Paroles cathartiques, paroles politiques
Le son, la parole libérée et libératrice. Un flot de paroles d’un long fleuve tumultueux. Raconter à son entourage une énième micro-agression subie, le rejet des autres pendant la scolarité, le renvoi à stéréotypes coloniaux et discriminatoires, ou encore l’hypersexualisation et l’animalisation de leurs corps réifiés et fantasmés (femme sauvage, tigresse, panthère etc.), le sexisme au sein des milieux afros et le concept de respectabilité que se doit d’incarner “la” Femme noire. Car oui, les femmes noires sont cataloguées sous le concept flou de la bonne femme, féminine, bonne cuisinière, effacée mais forte, soumise et indépendante (mais pas trop), amante exquise mais mère respectable tout de même. En somme, elles se doivent de correspondre à une idée patriarcale de la femme noire. Toutes ces problématiques ressortent d’une manière ou d’une autre, dans le discours de ces femmes. de par grille d’analyse sociologique avec des entretiens semi-directifs, la réalisatrice assoit cette volonté d’objectiver un discours qui n’est pas seulement de l’ordre des individue.s. Dans le métrage, les scènes s’entrechoquent, des plans serrés sur les visages, un face à face frontal et sans fioritures. Si l’on devait regarder le documentaire d’Amandine Gay sans le son, en se faisant mime de la France, des milieux militants et de prises de paroles qui confisquent la parole des racisé.es; seuls interpelleraient les expressions joviales de ces afrodescendantes, leur regard scrutant quelques souvenirs et parfois, sur leur visage tantôt un rictus, tantôt un sourire ironique. “Je suis partie dans l’idée d’un documentaire de création avec des partis-pris esthétiques très forts. Il n’y a pas de musique, pas de voix-off, on est sur une prise de vue très serrée à la lumière naturelle et caméra portée”.
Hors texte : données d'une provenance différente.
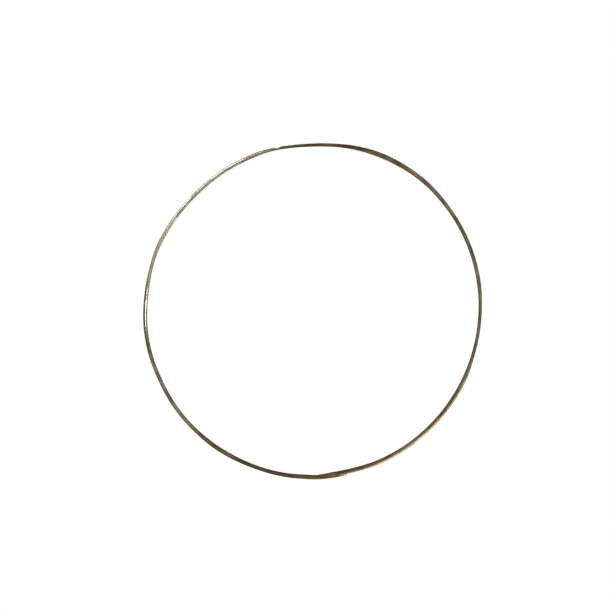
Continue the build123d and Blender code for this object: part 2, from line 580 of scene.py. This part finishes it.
def make_camera():
    """Straight above the hoop, which stands a little right of and below the middle of the picture."""
    scene = bpy.context.scene
    lens = bpy.data.cameras.new("camera")
    lens.lens = 85
    lens.sensor_width = 36
    view_width = 541.4 * MM
    camera = bpy.data.objects.new("camera", lens)
    distance = view_width / lens.sensor_width * lens.lens
    camera.location = (-7.1 * MM, 4.2 * MM, distance + wire_radius)
    scene.collection.objects.link(camera)
    scene.camera = camera
    scene.view_settings.view_transform = "Standard"


make_camera()
make_floor()
make_world()

DAYLIGHT = (0.84, 0.94, 1.0)
LAMPLIGHT = (1.0, 0.975, 0.94)
AIM_OUT = 0.149  # the lights are aimed at the wire, this far from the hoop's centre
BOX_OUT = 0.262
softbox("upper_left", polar(130, BOX_OUT, 0.085), polar(130, AIM_OUT, 0), 0.13, 0.08, 0.047, DAYLIGHT, 90)
softbox("lower_right", polar(309, BOX_OUT, 0.05), polar(309, AIM_OUT, 0), 0.23, 0.07, 0.07, LAMPLIGHT, 90)
# A small lamp near the wire, for the bright line on the rubbed flat.
softbox("left", (-0.112, 0.001, 0.062), (-AIM_OUT, 0.001, 0), 0.026, 0.02, 0.0045, LAMPLIGHT, 120)

aged_brass = metal(
    "aged_brass",
    colours=[(0.2, 0.15, 0.092), (0.31, 0.243, 0.16), (0.37, 0.298, 0.2), (0.48, 0.395, 0.275)],
    worn_colour=(0.62, 0.56, 0.45),
    bare_and_highlight_colour=(0.84, 0.8, 0.71),
    wear=0.8,
    roughness=0.36,
    line_depth=0.03 * MM,
)
braze_brass = metal(
    "braze_brass",
    colours=[(0.17, 0.12, 0.06), (0.36, 0.27, 0.14), (0.56, 0.45, 0.26)],
    worn_colour=(0.6, 0.52, 0.38),
    bare_and_highlight_colour=(0.78, 0.68, 0.46),
    wear=0.4,
    roughness=0.42,
    line_depth=0.05 * MM,
)

wire = make_wire()
wire.data.materials.append(aged_brass)
wire.data.materials.append(cut_brass())
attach(wire, "root")
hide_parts("hoop_wire")

braze = make_braze()
braze.data.materials.append(braze_brass)
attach(braze, "root")
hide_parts("lap_braze")
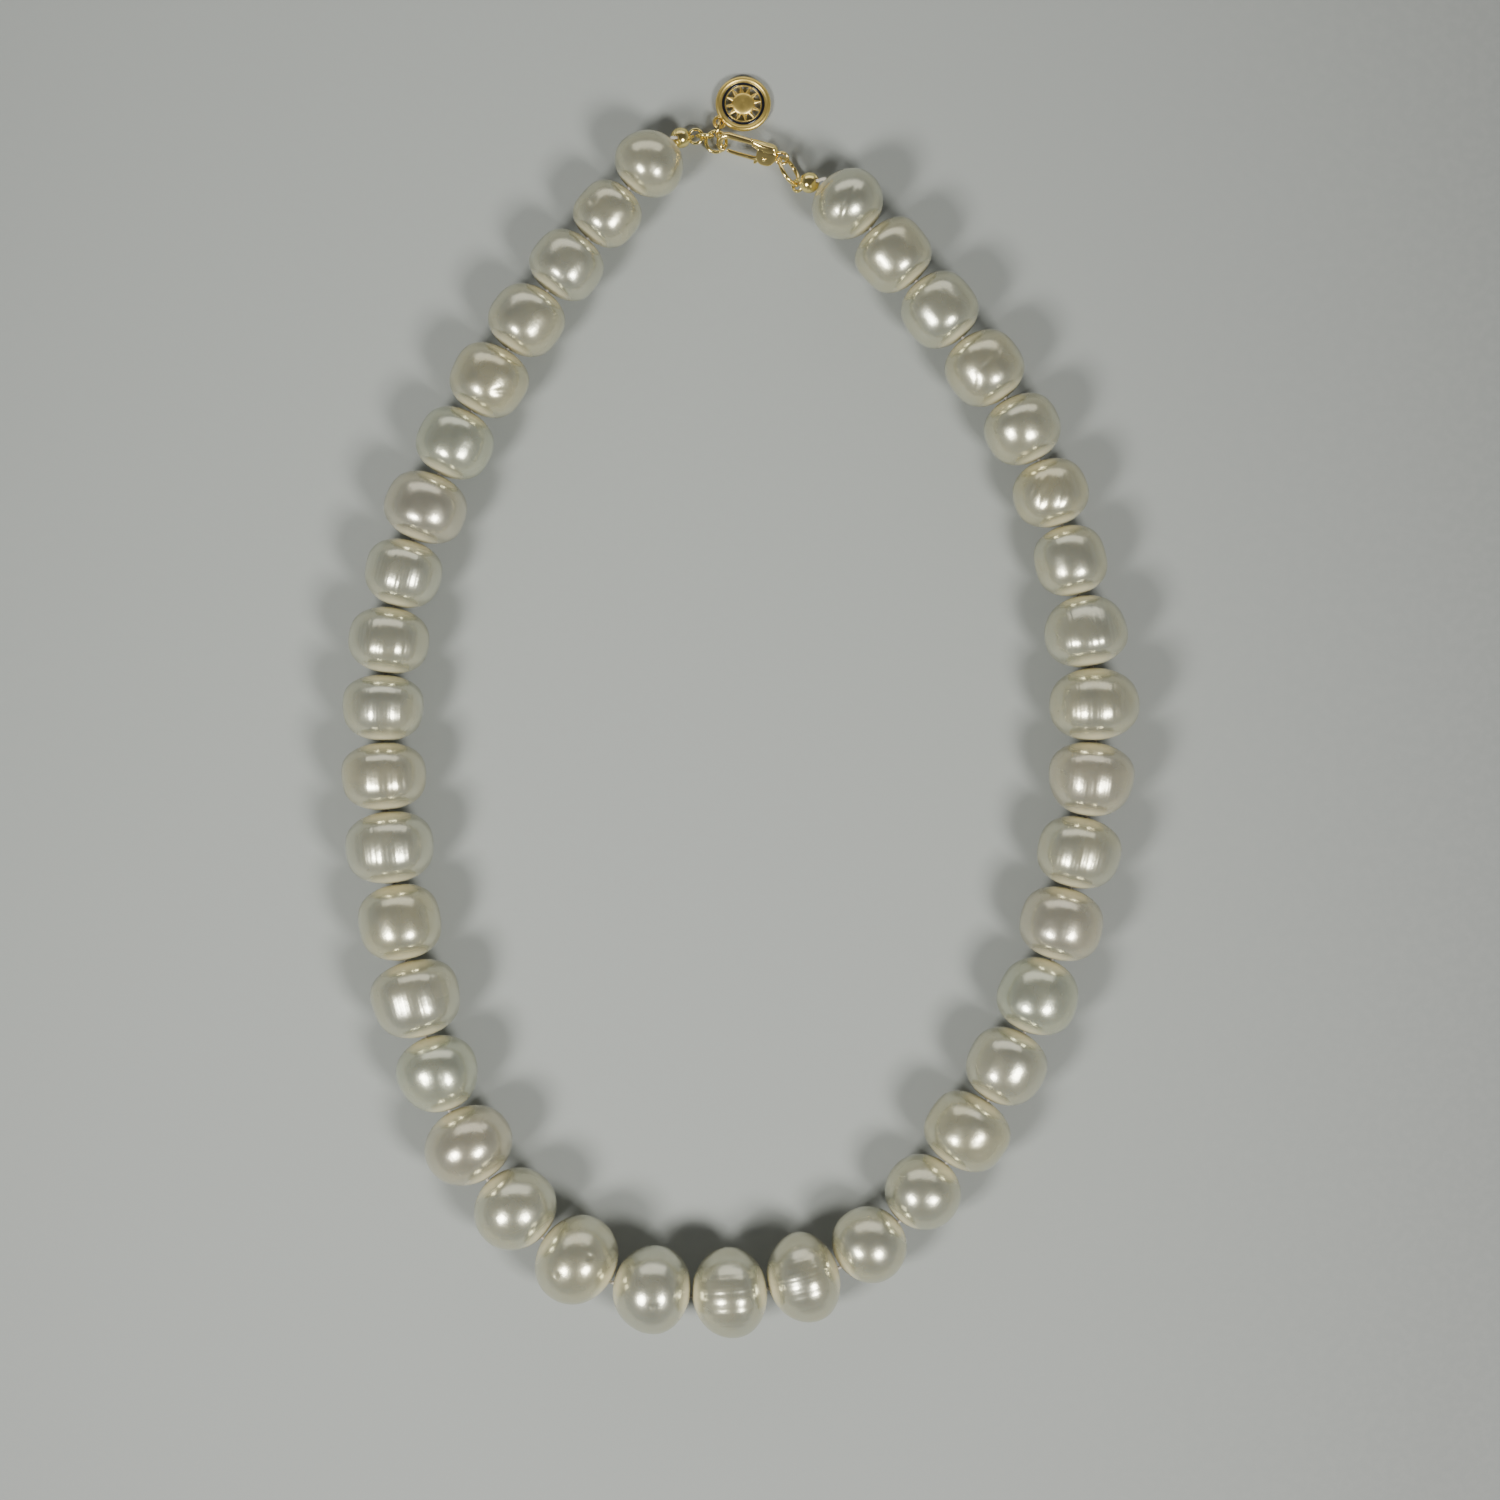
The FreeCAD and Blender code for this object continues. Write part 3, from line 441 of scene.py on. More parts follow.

La réalisatrice confie qu’elle avait aussi cette “volonté qu’on voit bien la lumière et le grain de peau. Du coup, on a tourné en Black Magic, ce qui se rapproche le plus aujourd’hui d’une pellicule. C’est un boîtier qui permet de mettre des optiques photos dessus et qui donne cette profondeur de champs avec un flou derrière. En étant aussi près on capte les mimiques de chacune”. Ce qui réaffirme l’individualité des personnes noires et des femmes ici en particulier. Elles ne sont plus cette masse floue de minorité visible. Elles sont femmes, avec différentes physionomies, teintes de noirceur, types de cheveux, manière de parler et de s’exprimer. Par cette trace visuelle, la réalisatrice souhaite montrer “qu’une vingtaine de femmes est capable de parler de leur vie et de leur situation de femmes noires en France comme un problème politique, tout en refusant le paternalisme ambiant et le syndrome du bon samaritain de la gauche bien-pensante”. Ces femmes sont “filmées en légère contre-plongée pour leur donner prestance et puissance. Je voulais quelque chose de très digne” informe Amandine Gay. Pour celle-ci, l’objectif du film est également d’engager une réelle conversation globale sur les questions de racisme. “En France, on pointe les USA comme le pays méchant et raciste. Alors qu’en Suisse, en Belgique et au Québec c’est la France que l’on pointe du doigt. Dans ces pays là, je ne voulais pas que mon film devienne celui qui montre la violence du racisme en France et efface les problématiques locales. Il m’a semblé nécessaire d’être accompagnée par des associations locales militantes et racisées, présentant le film et re-contextualisant la discussion dans leur propre pays”.
Amandine Gay donne à ces tranches de vies, une dimension de témoignage et d’archivage, afin que les micros-agressions liées à l’identité double, celle d’être femme et noire, ne soient plus jamais minimisées et tues. Une bataille remportée avec succès dans le monde du cinéma-guérilla français, qui sonnera peut-être le glas d’un sens commun et d’un entre-soi de plus en plus pesant. En guise de fin, comme comme l’énonce la réalisatrice, “On attend désormais que les films représentant toutes les composantes de la société française : les personnes racisées, les personnes en situation de handicap, les personnes queer et trans, etc., etc. deviennent une banalité”.